▶ _EXERCISE REQUIREMENTS_:
The lines to reproduce run from the first one through the line containing "in a shallow". Reproduce them exactly.

───── SOURCE EXCERPT

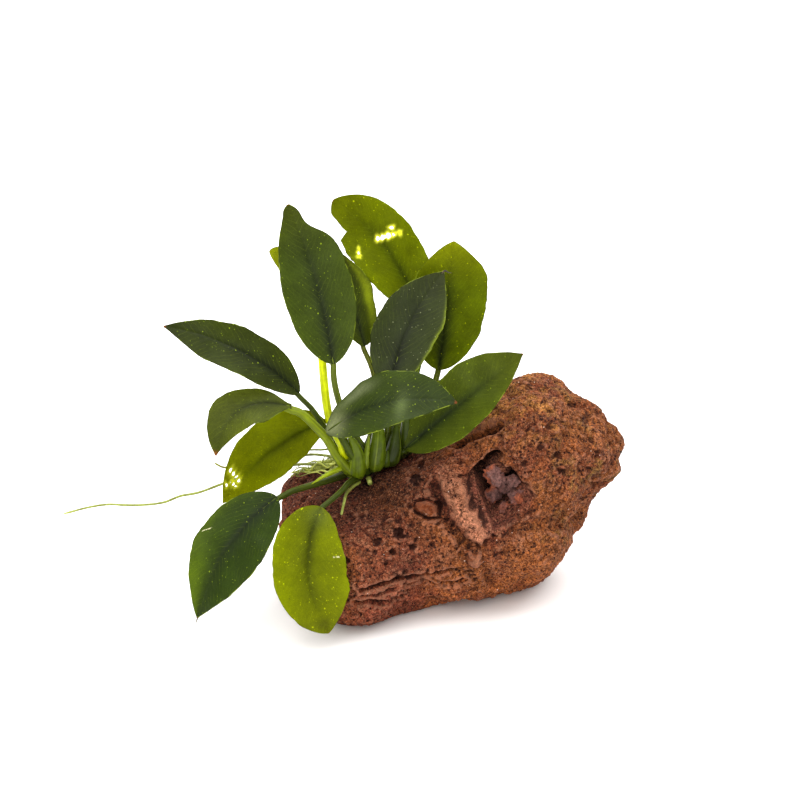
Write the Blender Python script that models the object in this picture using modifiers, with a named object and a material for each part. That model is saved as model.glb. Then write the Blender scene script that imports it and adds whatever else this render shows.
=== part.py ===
"""Anubias growing on a piece of red lava stone.

Thirteen leaves, each a blade on its own stalk, rise from one creeping rhizome. The rhizome lies
in a shallow groove on the stone's left shelf and sends out stiff, wiry roots.

Blender units are metres. The tables below are in millimetres, and MM turns them into metres.
+X runs along the stone's long side, -Y is its front and +Z is up. The origin is on the ground,
in the middle of the stone's flat seat.
"""
import math
from dataclasses import dataclass

import bmesh
import bpy
from mathutils import Vector, noise

MM = 0.001
GAP = 0.3                      # clearance between neighbouring pieces
MERGE = 0.00001                # merge distance of every modifier that merges, in metres

# ---------------------------------------------------------------------------------------------
# Stone: oval sections across X, each one
# (x, front y, back y, lowest z, highest z, squareness)
# ---------------------------------------------------------------------------------------------
STONE_SECTIONS = (
    (-58, 4, 20, 16, 34, 2.2),
    (-53, -10, 32, 6, 41, 2.6),
    (-42, -31, 40, -3, 44, 3.2),
    (-28, -42, 46, -4, 47, 3.4),
    (-12, -39, 50, -4, 52, 3.0),
    (4, -34, 52, -4, 60, 2.6),
    (20, -32, 50, -3, 72, 2.5),
    (34, -29, 46, -1, 83, 2.4),
    (48, -23, 42, 4, 81, 2.5),
    (57, -17, 36, 20, 74, 2.5),
    (68, -10, 28, 36, 66, 2.4),
    (75, 2, 18, 47, 60, 2.2),
)
STONE_RINGS = 36
STONE_SIDES = 32

# Broad lumps and hollows: (x, y, z of the middle, reach, how far the surface moves out)
STONE_LUMPS = (
    (-24, -42, 22, 17, 4.0),      # lower left block
    (2, -34, 0, 14, -9.0),        # undercut in the middle of the front
    (-2, -38, 42, 9, -5.0),       # recess between the block and the ridge above it
    (10, -34, 56, 9, -3.5),       # dark recess under the crest
    (46, -22, 26, 12, 3.0),       # lower right foot
    (40, -24, 2, 12, -5.0),       # undercut of that foot
    (64, -14, 62, 12, 3.0),       # right shoulder
    (64, -5, 35, 12, -8.0),       # undercut of the right shoulder
    (50, 4, 84, 9, -2.0),         # step behind the peak
    (-8, 46, 40, 18, 5.0),        # lump on the back
    (36, 44, 30, 16, -6.0),       # hollow low on the back
    (20, 40, 64, 15, 4.0),        # shoulder on the back
    (-44, 30, 22, 12, 4.0),       # lump at the back left
)
STONE_ROUGHNESS = ((34, 3.2), (15, 1.9), (7, 0.7))      # (size, height) of each noise layer
STONE_VOXEL = 2.6
GROUND_BLOCK = 0.4             # side of the cube that cuts the flat seat, in metres
STONE_TRIANGLES = 2900

# The cavity in the stone's front: an irregular, four-cornered pocket
CAVITY_MOUTH = ((25, 73), (14, 60), (25, 38), (41, 49))  # (x, z) of its corners
CAVITY_FRONT_Y = -46           # clear in front of the stone
CAVITY_MOUTH_Y = -26
CAVITY_FLOOR_Y = -15
CAVITY_FLARE = 1.15            # size in front of the stone, as a share of the mouth's
CAVITY_TAPER = 0.62            # size at the floor, as a share of the mouth's
NODULE_SCALE = (1.0, 1.5, 0.9)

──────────

▶ _ANSWER TO THE EXERCISE_:
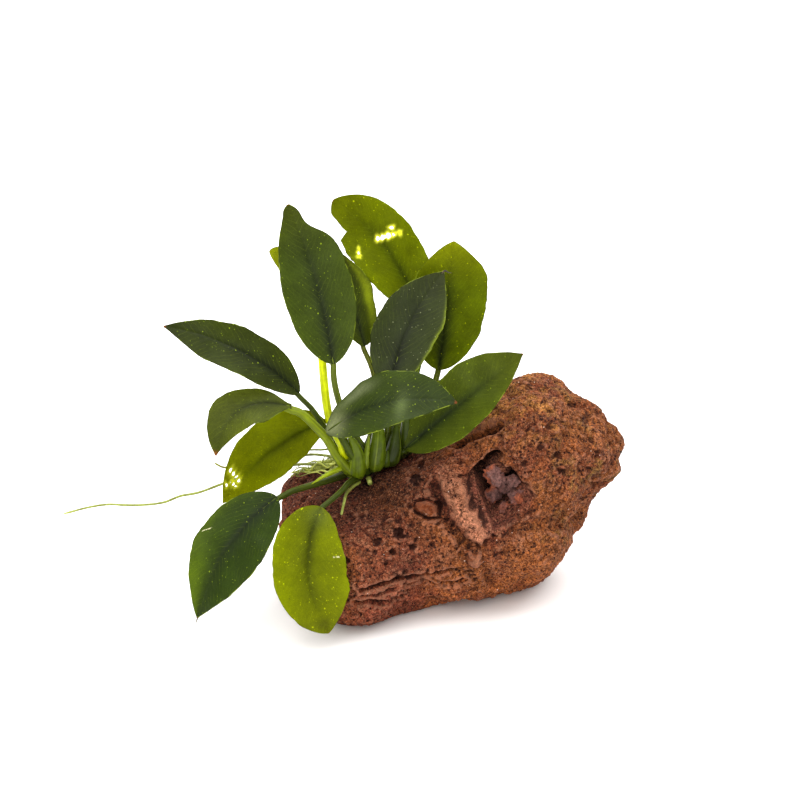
Write the Blender Python script that models the object in this picture using modifiers, with a named object and a material for each part. That model is saved as model.glb. Then write the Blender scene script that imports it and adds whatever else this render shows.
=== part.py ===
"""Anubias growing on a piece of red lava stone.

Thirteen leaves, each a blade on its own stalk, rise from one creeping rhizome. The rhizome lies
in a shallow groove on the stone's left shelf and sends out stiff, wiry roots.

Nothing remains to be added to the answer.